== Stored data ==

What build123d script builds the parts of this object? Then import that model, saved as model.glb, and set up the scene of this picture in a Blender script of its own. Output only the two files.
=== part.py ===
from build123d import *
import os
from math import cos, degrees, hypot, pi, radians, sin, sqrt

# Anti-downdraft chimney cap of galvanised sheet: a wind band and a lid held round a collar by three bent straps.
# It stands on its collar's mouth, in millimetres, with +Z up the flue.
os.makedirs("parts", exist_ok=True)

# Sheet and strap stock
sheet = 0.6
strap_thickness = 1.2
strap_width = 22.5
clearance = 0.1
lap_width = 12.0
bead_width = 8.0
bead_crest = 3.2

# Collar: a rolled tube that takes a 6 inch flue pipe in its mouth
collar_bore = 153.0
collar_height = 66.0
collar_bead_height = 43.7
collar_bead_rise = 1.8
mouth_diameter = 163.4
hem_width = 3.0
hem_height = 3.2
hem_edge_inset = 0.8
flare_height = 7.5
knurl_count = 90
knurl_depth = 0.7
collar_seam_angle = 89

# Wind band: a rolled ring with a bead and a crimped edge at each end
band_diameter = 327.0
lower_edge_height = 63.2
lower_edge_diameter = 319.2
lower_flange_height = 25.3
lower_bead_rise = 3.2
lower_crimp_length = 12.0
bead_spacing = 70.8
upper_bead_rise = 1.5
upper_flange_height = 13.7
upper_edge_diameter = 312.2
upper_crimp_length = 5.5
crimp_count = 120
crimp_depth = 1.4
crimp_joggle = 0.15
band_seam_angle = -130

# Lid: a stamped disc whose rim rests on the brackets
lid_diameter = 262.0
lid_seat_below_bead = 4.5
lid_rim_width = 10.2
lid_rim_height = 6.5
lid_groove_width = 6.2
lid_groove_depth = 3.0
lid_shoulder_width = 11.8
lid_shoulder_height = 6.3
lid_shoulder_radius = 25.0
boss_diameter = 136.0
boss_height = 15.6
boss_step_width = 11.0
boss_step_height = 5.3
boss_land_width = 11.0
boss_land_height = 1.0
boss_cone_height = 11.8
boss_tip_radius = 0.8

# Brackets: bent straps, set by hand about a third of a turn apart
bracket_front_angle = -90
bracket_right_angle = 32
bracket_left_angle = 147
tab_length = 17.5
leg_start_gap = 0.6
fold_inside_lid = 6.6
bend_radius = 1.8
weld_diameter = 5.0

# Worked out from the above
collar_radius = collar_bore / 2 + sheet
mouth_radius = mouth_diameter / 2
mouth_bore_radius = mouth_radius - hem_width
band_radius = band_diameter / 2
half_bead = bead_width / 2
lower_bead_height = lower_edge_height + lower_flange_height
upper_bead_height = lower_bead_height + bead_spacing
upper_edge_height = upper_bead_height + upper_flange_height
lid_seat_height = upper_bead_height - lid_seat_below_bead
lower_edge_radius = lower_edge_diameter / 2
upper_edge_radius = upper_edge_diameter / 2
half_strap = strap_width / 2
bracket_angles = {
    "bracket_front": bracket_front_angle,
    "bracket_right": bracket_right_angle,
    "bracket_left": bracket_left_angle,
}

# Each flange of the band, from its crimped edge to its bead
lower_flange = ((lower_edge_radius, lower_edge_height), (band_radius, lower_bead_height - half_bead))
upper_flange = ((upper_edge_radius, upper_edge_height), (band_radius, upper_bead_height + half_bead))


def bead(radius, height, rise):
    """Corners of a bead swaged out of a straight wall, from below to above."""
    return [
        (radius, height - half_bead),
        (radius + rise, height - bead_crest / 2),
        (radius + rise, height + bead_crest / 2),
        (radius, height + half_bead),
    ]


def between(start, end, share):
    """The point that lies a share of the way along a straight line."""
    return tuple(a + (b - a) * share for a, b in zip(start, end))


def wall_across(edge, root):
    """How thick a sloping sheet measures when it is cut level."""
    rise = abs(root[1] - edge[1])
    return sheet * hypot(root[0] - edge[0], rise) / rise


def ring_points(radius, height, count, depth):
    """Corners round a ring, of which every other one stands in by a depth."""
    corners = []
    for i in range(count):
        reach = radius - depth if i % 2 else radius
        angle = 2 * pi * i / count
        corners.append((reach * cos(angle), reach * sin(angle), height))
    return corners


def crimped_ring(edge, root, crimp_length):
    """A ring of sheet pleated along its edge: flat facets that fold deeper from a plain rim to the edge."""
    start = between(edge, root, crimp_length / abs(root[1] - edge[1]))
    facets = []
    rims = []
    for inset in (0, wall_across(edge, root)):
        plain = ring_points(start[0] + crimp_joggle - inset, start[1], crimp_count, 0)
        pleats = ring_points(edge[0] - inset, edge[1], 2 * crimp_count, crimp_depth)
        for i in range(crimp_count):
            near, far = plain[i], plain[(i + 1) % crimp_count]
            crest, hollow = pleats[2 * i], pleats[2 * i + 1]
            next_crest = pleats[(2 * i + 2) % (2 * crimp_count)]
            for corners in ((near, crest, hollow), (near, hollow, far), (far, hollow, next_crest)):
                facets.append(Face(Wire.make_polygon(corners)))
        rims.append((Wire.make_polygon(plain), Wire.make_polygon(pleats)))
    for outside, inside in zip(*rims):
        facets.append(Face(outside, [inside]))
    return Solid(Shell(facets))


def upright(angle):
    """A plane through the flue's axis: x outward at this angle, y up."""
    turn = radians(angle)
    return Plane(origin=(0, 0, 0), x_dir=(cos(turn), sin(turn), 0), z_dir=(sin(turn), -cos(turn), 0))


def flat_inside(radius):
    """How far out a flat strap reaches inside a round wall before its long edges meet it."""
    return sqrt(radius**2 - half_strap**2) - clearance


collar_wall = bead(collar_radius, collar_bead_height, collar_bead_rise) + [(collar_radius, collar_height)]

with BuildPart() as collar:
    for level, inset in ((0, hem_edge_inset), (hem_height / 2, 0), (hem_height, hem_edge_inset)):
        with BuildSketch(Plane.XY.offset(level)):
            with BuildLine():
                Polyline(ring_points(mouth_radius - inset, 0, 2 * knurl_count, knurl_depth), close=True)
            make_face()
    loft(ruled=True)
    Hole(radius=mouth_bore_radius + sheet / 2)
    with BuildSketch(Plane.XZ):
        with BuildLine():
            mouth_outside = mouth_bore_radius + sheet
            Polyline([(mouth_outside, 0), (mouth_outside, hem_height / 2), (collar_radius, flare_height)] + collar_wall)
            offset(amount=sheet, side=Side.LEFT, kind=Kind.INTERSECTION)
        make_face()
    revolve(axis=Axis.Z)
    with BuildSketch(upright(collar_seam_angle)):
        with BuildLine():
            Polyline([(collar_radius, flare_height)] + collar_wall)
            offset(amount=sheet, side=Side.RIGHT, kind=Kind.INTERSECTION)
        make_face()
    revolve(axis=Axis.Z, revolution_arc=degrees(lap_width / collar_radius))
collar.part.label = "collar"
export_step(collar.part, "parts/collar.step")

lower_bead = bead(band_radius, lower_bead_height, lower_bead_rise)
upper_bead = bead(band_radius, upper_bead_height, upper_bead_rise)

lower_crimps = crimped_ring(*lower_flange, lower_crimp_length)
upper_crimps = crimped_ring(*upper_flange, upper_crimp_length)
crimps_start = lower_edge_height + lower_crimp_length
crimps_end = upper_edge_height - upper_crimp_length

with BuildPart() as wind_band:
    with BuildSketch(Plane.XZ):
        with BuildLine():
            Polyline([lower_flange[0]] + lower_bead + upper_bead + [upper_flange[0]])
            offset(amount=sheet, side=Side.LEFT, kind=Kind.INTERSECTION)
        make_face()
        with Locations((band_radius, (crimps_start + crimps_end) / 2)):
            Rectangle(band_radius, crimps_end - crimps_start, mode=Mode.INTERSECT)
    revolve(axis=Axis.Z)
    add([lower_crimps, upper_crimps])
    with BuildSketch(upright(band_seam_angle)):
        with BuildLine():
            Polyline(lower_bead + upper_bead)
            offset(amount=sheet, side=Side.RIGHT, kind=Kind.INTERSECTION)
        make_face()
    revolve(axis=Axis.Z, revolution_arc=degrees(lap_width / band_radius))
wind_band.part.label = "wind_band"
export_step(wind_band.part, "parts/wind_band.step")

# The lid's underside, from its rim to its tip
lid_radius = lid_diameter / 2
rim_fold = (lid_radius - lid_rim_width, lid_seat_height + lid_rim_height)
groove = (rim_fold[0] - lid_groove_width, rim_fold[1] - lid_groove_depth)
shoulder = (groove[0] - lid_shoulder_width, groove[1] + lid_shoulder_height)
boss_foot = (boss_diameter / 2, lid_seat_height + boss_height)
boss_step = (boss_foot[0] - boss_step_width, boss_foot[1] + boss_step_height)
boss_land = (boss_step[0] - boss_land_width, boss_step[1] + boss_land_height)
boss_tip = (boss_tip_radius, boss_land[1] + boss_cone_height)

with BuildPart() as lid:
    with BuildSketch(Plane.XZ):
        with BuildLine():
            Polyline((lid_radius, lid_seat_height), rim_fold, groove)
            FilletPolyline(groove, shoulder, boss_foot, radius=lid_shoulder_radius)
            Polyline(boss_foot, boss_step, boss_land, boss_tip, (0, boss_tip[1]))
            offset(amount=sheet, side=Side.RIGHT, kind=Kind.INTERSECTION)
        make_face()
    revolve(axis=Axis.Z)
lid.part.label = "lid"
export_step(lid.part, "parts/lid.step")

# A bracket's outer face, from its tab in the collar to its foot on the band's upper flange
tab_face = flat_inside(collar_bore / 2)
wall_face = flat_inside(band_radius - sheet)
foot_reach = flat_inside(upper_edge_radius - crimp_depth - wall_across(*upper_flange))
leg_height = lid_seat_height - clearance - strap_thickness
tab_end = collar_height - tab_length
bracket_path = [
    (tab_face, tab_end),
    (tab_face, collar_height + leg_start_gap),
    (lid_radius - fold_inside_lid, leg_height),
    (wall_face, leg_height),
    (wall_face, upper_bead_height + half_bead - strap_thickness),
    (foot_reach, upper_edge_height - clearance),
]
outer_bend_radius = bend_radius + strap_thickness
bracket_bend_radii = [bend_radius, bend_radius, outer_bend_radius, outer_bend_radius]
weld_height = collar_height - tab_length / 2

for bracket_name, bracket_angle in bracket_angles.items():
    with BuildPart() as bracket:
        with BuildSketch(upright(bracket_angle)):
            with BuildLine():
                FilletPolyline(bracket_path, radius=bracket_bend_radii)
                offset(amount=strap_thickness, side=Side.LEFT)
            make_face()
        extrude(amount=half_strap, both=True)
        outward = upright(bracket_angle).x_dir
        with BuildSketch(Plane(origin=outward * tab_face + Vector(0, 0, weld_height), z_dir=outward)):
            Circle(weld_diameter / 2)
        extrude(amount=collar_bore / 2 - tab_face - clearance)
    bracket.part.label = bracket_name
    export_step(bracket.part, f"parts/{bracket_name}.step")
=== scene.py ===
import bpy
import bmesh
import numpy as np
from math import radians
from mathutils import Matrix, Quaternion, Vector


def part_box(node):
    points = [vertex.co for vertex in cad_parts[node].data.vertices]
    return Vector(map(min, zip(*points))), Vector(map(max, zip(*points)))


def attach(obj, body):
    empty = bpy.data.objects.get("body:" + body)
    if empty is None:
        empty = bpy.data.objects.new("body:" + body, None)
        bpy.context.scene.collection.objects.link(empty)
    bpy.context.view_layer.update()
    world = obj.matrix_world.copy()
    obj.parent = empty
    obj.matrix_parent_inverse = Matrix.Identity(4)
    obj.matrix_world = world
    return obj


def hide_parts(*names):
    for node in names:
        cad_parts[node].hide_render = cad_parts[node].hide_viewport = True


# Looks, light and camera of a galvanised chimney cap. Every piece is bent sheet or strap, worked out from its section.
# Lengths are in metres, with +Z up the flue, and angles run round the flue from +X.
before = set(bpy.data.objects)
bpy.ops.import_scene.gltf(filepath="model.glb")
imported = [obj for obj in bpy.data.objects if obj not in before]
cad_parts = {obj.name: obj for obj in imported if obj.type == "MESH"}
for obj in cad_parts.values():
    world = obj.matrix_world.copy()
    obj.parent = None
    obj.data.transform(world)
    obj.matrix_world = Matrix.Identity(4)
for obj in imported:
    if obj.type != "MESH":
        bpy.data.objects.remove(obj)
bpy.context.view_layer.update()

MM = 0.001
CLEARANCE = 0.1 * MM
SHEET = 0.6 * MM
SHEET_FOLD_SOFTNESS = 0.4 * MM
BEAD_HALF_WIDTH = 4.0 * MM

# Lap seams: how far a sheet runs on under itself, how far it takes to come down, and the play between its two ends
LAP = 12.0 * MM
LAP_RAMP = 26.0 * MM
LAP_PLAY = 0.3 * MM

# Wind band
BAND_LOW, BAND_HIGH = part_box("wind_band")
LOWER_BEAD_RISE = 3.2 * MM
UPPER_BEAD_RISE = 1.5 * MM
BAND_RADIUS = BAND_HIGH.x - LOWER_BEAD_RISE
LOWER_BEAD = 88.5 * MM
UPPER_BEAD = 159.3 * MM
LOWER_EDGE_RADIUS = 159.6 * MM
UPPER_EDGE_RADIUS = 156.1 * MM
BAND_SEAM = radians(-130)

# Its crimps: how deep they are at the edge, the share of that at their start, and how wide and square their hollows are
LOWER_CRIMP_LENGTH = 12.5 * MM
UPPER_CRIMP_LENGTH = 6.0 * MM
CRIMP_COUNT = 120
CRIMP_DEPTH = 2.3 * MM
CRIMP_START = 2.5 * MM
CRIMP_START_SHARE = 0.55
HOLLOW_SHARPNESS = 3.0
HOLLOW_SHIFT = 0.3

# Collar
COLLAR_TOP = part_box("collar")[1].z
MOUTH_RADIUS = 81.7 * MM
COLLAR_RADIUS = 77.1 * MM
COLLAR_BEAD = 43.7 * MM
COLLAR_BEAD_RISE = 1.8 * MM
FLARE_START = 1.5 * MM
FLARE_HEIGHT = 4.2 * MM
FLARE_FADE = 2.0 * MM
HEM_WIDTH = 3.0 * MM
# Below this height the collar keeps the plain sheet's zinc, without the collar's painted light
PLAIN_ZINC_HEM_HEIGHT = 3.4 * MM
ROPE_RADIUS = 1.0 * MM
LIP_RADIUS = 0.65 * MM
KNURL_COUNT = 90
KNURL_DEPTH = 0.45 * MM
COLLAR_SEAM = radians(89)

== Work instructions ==
Your task is to output exactly the lines from the one with "for bracket_name, bracket_angle" through the one with "cad_parts[node].hide_render = cad_parts[node].hide_viewport", counting both ends.

== Response to the task ==
for bracket_name, bracket_angle in bracket_angles.items():
    with BuildPart() as bracket:
        with BuildSketch(upright(bracket_angle)):
            with BuildLine():
                FilletPolyline(bracket_path, radius=bracket_bend_radii)
                offset(amount=strap_thickness, side=Side.LEFT)
            make_face()
        extrude(amount=half_strap, both=True)
        outward = upright(bracket_angle).x_dir
        with BuildSketch(Plane(origin=outward * tab_face + Vector(0, 0, weld_height), z_dir=outward)):
            Circle(weld_diameter / 2)
        extrude(amount=collar_bore / 2 - tab_face - clearance)
    bracket.part.label = bracket_name
    export_step(bracket.part, f"parts/{bracket_name}.step")
=== scene.py ===
import bpy
import bmesh
import numpy as np
from math import radians
from mathutils import Matrix, Quaternion, Vector


def part_box(node):
    points = [vertex.co for vertex in cad_parts[node].data.vertices]
    return Vector(map(min, zip(*points))), Vector(map(max, zip(*points)))


def attach(obj, body):
    empty = bpy.data.objects.get("body:" + body)
    if empty is None:
        empty = bpy.data.objects.new("body:" + body, None)
        bpy.context.scene.collection.objects.link(empty)
    bpy.context.view_layer.update()
    world = obj.matrix_world.copy()
    obj.parent = empty
    obj.matrix_parent_inverse = Matrix.Identity(4)
    obj.matrix_world = world
    return obj


def hide_parts(*names):
    for node in names:
        cad_parts[node].hide_render = cad_parts[node].hide_viewport = True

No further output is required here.